Police in fraud probe into FCA-authorised friendly

A Financial Conduct Authority-authorised friendly society that is in the process of being liquidated is being investigated by the West Yorkshire and Humber regional fraud team in connection with fraud and money laundering allegations regarding pension investments

FTAdviser understands the friendly society is Cornerstone Friendly Society, to which transfers were blocked by Liberty Sipp and another self-invested pension firm last year amid concerns over alleged pension liberation activity.

A spokesperson for the West Yorkshire police told FTAdviser: “Yorkshire and Humber regional fraud team are investigating alleged fraud and money laundering offences linked to a friendly society involved in pension investments that mainly operated in Leeds.

“The Prudential Regulation Authority has applied to the court to have the friendly society wound up. All identified potential victims have been informed of the investigation.

“Ten people have been arrested in connection with this investigation and are on police bail. Enquiries remain ongoing and we are unable to comment further at this time.”

FTAdviser was contacted about Cornerstone Friendly Society around a year ago. Around that time Liberty Sipp and another self-invested provider who declined to be named blocked a number of transfers.

What makes the case unusual is that Cornerstone is regulated by the Financial Conduct Authority.

Cornerstone is still on the FCA register, however its permissions were updated earlier this year to state it is no longer allowed to accept any new deposits, enter into any new business, and cannot lend money to any third party.

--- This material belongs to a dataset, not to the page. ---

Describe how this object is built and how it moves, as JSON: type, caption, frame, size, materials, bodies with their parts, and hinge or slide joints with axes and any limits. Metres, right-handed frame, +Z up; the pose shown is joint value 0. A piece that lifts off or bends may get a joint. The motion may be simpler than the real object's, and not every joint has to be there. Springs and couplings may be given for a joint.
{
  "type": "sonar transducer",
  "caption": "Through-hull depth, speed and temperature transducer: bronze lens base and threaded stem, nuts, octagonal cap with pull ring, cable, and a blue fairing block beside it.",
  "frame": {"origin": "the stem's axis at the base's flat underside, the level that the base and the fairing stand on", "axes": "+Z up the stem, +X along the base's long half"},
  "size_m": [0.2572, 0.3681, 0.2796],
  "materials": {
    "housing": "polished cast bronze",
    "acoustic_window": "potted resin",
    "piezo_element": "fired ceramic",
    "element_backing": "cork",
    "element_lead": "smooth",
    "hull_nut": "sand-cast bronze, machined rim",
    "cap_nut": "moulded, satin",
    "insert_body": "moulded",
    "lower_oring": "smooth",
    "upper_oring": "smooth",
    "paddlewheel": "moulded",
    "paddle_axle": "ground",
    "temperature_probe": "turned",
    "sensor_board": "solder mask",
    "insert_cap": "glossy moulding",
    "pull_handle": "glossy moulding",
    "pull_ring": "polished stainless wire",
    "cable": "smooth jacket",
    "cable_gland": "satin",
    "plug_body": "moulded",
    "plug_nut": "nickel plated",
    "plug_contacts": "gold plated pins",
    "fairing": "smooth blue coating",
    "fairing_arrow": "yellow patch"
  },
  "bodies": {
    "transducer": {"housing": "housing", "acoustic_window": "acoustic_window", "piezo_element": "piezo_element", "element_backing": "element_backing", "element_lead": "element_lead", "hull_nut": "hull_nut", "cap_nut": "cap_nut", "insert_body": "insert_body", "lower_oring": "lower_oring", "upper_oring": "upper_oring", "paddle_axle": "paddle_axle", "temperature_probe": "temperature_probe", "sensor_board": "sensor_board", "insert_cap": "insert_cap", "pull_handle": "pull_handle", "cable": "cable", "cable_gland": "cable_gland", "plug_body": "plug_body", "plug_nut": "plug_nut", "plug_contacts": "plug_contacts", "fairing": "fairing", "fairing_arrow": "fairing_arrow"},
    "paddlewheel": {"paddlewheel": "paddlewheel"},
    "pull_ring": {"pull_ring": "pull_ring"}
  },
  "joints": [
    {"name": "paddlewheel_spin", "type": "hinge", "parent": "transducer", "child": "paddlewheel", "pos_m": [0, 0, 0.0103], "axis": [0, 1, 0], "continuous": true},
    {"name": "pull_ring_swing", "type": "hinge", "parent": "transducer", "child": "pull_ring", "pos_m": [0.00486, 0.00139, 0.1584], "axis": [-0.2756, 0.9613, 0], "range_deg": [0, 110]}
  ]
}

The company also appears on the FCA’s mutuals public register, however the firm has now entered liquidation.

BDO LLP business restructuring partners, Malcolm Cohen and Mark Shaw, were appointed joint liquidators of Cornerstone, following an application by the Prudential Regulation Authority to the High Court for the society to be wound up, an order which was made on 16 June 2015.

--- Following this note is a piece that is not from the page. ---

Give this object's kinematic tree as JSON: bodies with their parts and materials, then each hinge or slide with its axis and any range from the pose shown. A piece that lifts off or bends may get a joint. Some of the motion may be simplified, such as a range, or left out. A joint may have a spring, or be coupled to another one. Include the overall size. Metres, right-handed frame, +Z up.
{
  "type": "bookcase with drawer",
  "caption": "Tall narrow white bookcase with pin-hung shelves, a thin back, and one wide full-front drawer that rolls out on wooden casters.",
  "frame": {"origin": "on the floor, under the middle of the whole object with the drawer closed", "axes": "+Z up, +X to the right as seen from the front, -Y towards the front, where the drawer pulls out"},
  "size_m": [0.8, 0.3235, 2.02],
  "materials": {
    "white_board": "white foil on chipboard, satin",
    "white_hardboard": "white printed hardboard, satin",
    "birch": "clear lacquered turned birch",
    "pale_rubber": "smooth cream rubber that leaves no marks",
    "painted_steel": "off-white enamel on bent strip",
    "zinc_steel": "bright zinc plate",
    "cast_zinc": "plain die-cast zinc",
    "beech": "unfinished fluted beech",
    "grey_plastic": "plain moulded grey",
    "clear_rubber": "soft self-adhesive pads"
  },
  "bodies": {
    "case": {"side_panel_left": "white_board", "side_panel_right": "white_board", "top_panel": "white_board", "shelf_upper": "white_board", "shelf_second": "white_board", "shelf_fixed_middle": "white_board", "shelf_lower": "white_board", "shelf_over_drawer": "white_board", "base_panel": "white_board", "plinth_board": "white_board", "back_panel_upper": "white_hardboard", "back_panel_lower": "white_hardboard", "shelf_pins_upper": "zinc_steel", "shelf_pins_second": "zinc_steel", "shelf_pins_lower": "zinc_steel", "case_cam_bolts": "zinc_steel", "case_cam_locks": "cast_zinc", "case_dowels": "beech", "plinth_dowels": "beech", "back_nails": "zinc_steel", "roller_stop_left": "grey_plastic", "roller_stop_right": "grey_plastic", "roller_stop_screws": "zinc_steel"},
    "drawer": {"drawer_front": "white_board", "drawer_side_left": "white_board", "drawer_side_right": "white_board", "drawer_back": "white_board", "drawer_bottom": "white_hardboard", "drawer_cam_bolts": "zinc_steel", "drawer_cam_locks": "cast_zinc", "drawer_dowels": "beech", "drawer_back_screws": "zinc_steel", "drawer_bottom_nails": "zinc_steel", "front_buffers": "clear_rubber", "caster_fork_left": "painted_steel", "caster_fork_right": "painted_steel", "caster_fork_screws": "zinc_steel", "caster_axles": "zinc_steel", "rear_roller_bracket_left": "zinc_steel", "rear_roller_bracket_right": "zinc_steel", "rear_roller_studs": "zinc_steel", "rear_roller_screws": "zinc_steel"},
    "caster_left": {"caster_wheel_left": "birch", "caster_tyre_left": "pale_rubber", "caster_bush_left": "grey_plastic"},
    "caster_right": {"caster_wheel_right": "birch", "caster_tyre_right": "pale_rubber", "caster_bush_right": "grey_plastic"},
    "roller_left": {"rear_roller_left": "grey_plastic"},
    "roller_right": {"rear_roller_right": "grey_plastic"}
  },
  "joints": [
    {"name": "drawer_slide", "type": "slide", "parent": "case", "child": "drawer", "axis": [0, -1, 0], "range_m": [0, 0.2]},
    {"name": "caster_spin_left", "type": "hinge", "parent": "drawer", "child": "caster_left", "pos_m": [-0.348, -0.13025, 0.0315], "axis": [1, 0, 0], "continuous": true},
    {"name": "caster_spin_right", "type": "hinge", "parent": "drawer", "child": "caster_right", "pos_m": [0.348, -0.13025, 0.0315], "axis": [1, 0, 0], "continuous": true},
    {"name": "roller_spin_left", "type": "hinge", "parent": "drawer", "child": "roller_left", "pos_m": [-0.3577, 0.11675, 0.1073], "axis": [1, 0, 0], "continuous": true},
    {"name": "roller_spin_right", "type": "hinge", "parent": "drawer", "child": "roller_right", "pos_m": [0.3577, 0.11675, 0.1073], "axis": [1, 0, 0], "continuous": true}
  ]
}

Malcolm Cohen, BDO business restructuring partner, said: “The joint liquidators will investigate the affairs of the society in order to maximise recoveries of any available assets for the benefit of the creditors.

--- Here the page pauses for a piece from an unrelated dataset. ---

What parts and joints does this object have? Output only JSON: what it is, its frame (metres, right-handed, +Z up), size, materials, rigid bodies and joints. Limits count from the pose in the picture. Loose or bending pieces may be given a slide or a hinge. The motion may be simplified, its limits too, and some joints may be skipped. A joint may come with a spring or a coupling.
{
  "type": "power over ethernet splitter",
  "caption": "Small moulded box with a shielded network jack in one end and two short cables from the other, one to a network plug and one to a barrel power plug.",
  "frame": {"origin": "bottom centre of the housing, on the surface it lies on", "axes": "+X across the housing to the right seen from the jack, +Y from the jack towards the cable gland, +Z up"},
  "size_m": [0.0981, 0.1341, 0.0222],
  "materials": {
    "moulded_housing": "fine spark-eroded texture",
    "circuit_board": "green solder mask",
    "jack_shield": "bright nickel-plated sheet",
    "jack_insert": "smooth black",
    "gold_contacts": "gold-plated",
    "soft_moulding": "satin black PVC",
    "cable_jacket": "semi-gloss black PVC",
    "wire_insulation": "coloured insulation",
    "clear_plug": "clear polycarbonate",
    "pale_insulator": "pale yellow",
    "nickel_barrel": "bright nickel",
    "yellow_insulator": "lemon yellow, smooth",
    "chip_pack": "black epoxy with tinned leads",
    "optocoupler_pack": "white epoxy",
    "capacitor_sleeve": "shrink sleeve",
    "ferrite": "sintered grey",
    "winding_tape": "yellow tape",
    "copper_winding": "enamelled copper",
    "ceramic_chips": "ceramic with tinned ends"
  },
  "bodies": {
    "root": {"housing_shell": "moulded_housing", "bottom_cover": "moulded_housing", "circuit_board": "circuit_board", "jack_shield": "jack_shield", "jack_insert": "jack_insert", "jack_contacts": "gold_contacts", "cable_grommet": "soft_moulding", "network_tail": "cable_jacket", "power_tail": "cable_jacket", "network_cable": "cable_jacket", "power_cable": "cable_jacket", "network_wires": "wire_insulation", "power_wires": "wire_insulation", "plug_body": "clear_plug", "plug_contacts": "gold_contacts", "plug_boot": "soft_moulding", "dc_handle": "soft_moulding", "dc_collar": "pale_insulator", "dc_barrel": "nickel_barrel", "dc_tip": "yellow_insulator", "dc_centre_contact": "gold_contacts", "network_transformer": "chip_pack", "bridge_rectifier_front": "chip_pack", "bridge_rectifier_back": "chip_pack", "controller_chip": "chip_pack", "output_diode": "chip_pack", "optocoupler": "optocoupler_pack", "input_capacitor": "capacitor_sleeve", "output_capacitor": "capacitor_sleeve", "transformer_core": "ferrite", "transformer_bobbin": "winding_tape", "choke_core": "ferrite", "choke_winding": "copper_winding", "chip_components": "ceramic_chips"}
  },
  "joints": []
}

“Where necessary, we will work closely with the Financial Services Compensation Scheme, the Bank of England and any other relevant third parties to determine whether, and to what extent, any monies placed by members of the society are eligible to be covered by the FSCS, although at this stage it is too early to comment further on this.”

A BDO spokesperson could not confirm at this stage how long the liquidation will take to conclude.

John Fox, director of Liberty Sipp, said: “You don’t expect a FCA-regulated firm and a mutual registered firm to be involved. We spoke to them and visited their office but we were not convinced. We have not let any of this business through but other Sipps may be implicated as it ticked all the boxes.

“I imagine there are quite a few investors involved as Sipp providers are happy with investments that are standard.”

It was not possible to reach Cornerstone for comment. Previous attempts to contact the company for comment gave rise to a threat of legal action. At that time FTAdviser sought comment from Cornerstone on a number of points and the society strongly denied it was involved in pension liberation in the way it considered we alleged.